The incident entrenched a skepticism about animals’ numerical capabilities that persists today. Some researchers, for example, propose that while humans have a “true” understanding of numerical concepts, animals only appear to be discriminating between groups of objects based on quantity when they’re instead relying on less abstract characteristics, like size or color.
But rigorous experiments during the past two decades have shown that even animals with very small brains can perform incredible feats of numerical cognition. One mechanism common to all of them seems to be a system for approximating numerosity that’s correct most of the time but is sometimes imprecise in specific ways. Animals are most effective, for instance, at distinguishing numerosities far apart in magnitude — so comparing a group of six dots to three dots is easier than comparing six to five. When the difference between two numerosities is the same, it’s easier to deal with smaller quantities than larger ones: Discriminating 34 items from 38 is much more difficult than discriminating four from eight.
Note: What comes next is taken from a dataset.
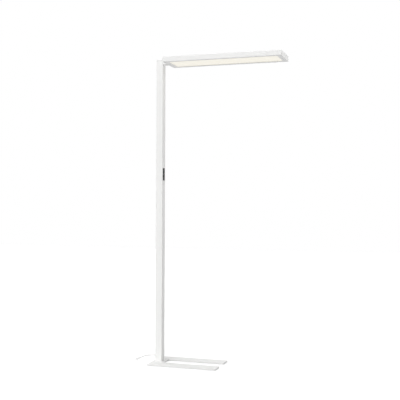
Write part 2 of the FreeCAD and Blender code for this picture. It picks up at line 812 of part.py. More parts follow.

Those strengths and weaknesses were reflected in animals’ neural activity. In the prefrontal cortex of monkeys, researchers found neurons that were selectively tuned to different numerosities. Neurons that responded to three dots on a screen also responded weakly to two and four, but not at all to more distant values, such as one or five. (Humans demonstrate this approximate sense of quantity, too. But they also associate numerosities with specific number symbols, and a different population of neurons represents those exact quantities.)
That observation seems to imply that a “sense” of number is innate and deeply rooted in the brains of animals, including humans. “Underlying the sense of number, there is a very ancient, fundamental psychophysical law,” Vallortigara said.
Once “you realize that almost every animal, or maybe even every animal, has some ability to do a numerical task, then you start wanting to know … what’s the threshold? What’s the limit?” said Scarlett Howard, a postdoctoral research fellow at Deakin University in Australia who studies numerical cognition in honeybees. If animals had this natural, hard-wired ability for telling quantities apart, scientists wanted to determine what other abilities might emerge with it.
First up was arithmetic. Several species have demonstrated that they can essentially add and subtract. In 2009, researchers led by Rosa Rugani, a psychologist and Marie Skłodowska-Curie Actions global fellow at the University of Padova in Italy, found that when newly hatched chicks were presented with two groups of items on which they had imprinted, the days-old birds tended to approach the larger group. Then the team obscured the groups of objects with screens, and moved some of the items from behind one screen to the other while the chicks watched. No matter how many items were moved, the chicks consistently chose the screen that hid more of them. They seemed to be performing computations akin to addition or subtraction to keep track of each hidden group’s changing numerosity. No training was required for them to do this. “They deal spontaneously with these kinds of numerosities,” Rugani said.